Accessibility and Location:
The original entrance into the pool is at the northwestern corner through a Coptic Khan (Aqabat Khan El-Aqbat), today part of a private residence and closed to public. There is an entrance through a shop located at 76 Christian Quarter Road, but it is meant for the worker’s who clean the pool (see 1 and 2 of Map). Anyway, to explore the pool you need to obtain permission from multiple owners and that isn't easy. The best way to see the pool is aerially from two locations, 1) Roof top of Petra Hostel near Jaffa Gate after paying a small fee (NIS 5) and, 2) Top of Phasael Tower of the Citadel (Tower of David), provided you have a good zoom lens.
Courtesy, Google Map

Friday, April 5, 2013

7. The 'Finger of Og' or the 'Herod's Pillar' (1st century BC?)



In the heart of downtown Jerusalem near the Russian compound, but not far from the Jaffa Gate of Old City there is an impressive artifact. A colossal 12 m (40 ft) long monolithic column made of Jerusalem Stone dating from the Second Temple Period lies there in a fenced trench. This cracked column was discovered in 1871. Archaeologists believe that the site used to be a quarry in ancient times and the column was abandoned since it was cracked during quarrying.

It is widely presumed that the column was meant for one of King Herod’s (1st century BC) colossal building projects in Jerusalem, probably for the colonnades of Jerusalem Temple itself.

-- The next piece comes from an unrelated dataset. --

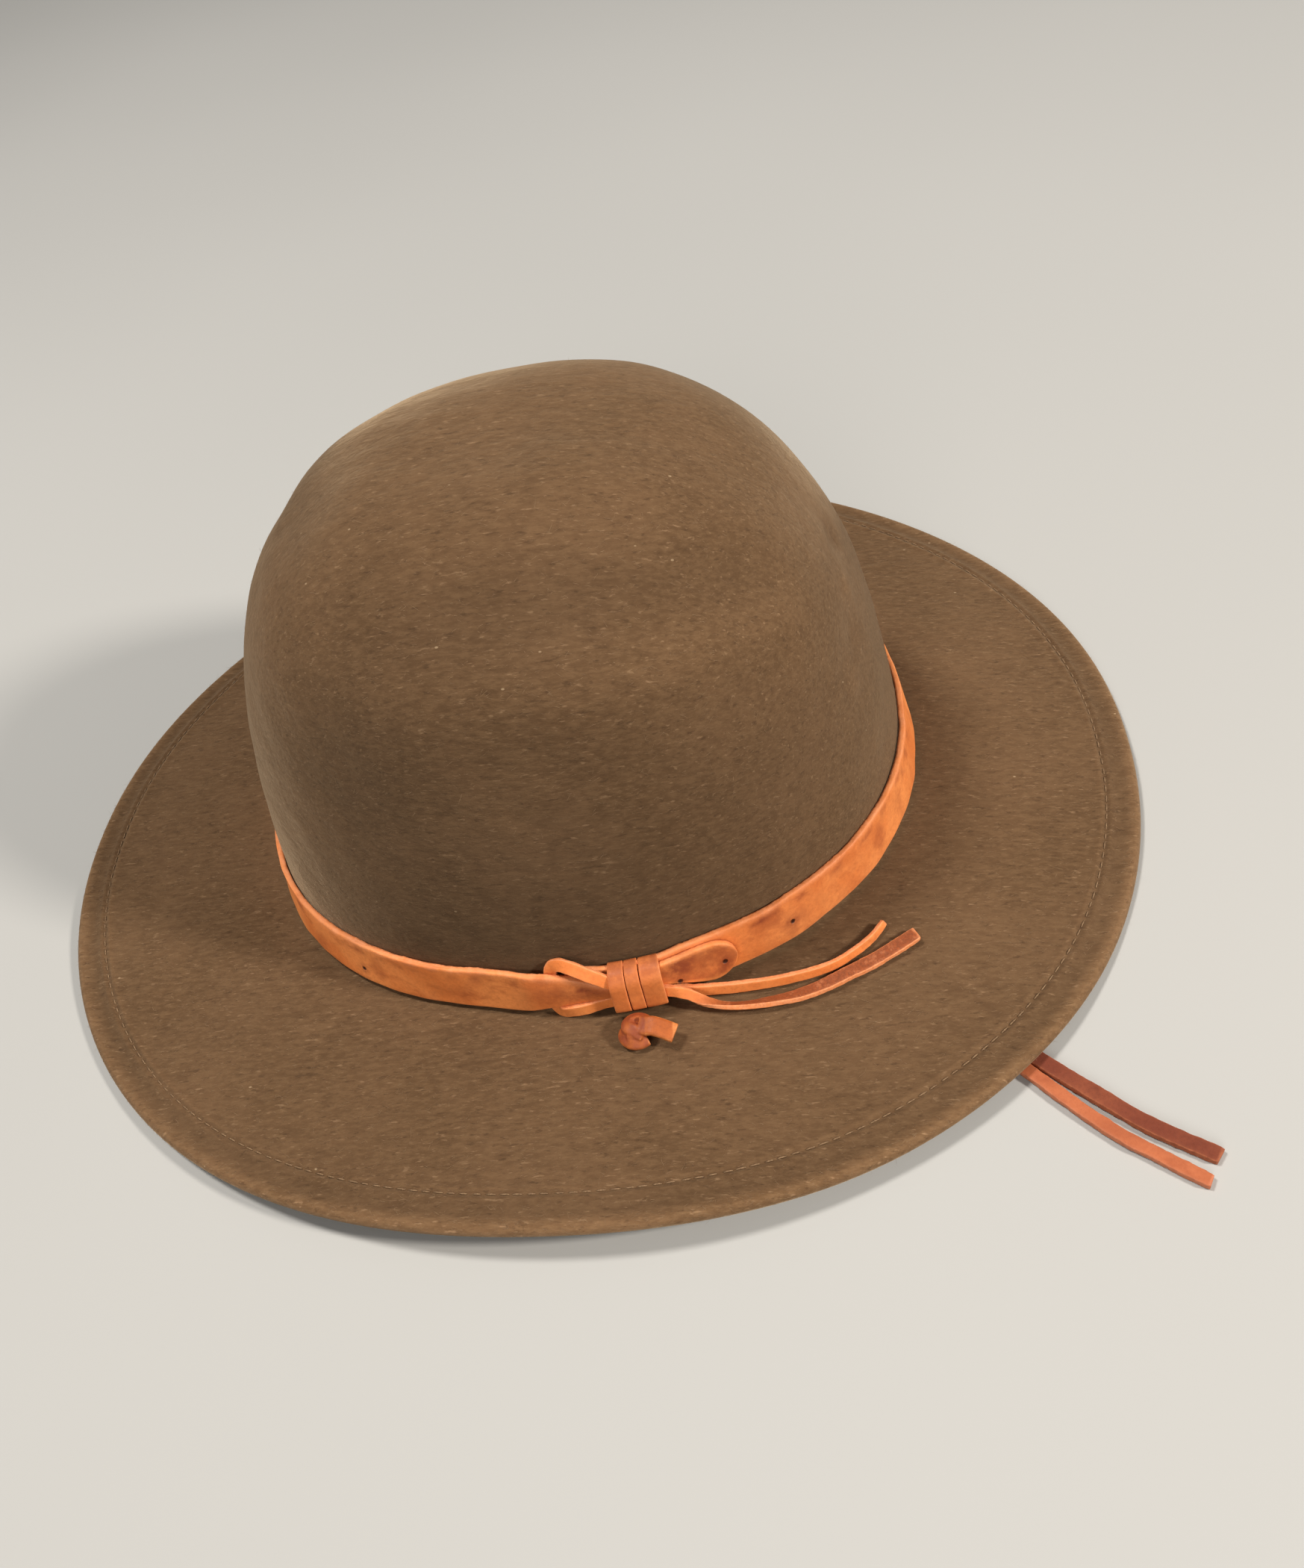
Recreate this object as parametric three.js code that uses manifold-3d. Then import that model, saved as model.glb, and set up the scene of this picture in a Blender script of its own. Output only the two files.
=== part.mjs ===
// A wide-brimmed felt safari hat, lying on its brim, with a leather band tied by a thong and a leather chin lace.
// Millimetres. +Z is up, the front of the hat points to -X and the wearer's left side to -Y.
// The origin is on the resting surface, under the middle of the brim.

import * as THREE from 'three';
import { mergeVertices } from 'three/addons/utils/BufferGeometryUtils.js';
import Module from 'manifold-3d';

const wasm = await Module();
wasm.setup();

// Driving sizes
const GAP = 0.3;
const FELT = 2.2;
const STRAP = 1.7;
const THONG = { width: 3.8, thickness: 1.6 };
const LACE = { width: 4.4, thickness: 2.0 };

const BRIM = {
  halfLength: 174.4,
  halfWidth: 154.5,
  roundness: 2.12,
  backWidening: 0.022,
  hem: 9.5,
  edgeHeight: 4.5,
  sideLift: 4.0,
  cornerDrop: 2.1,
  swell: 0.3,
  footRadius: 1.2,
};

// The brim is propped up where the chin lace's tails come out under it.
const LACE_LIFT = { angle: -44, spread: 22, height: 2.9 };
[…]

Alternate views suggest the column was meant for a building in the time of Theodosius I (4th century AD) or to support the roof of the magnificent 6th century ‘Nea Church’ of Jerusalem built by Justinian I.

An interesting legend associated with the pillar is that it represents the ‘finger bone of Og', King of Bashan. In Bible, Og was an Amorite giant-king of Bashan killed by Joshua (9:10). “King Og of Bashan was the last survivor of the giant Rephaites. His bed was made of iron and was more than thirteen feet long and six feet wide. It can still be seen in the Ammonite city of Rabbah” (Dueteronomy 3:11, NLT). Some assume that "the Amorite" mentioned in the Book of Amos refer to Og, “whose height was like the height of the cedars and whose strength was like the oaks” (Amos 2:9).

Location: At Shne’ur Kheshin Street, between the Holy Trinity Russian Orthodox Cathedral and the Regional Police Headquarters of Jerusalem. The pillar is inside a trench just in front of the Police Headquarters. It takes only 10 minutes to walk from Jaffa Gate to the Russian Compound which lies approximately 1 km North West.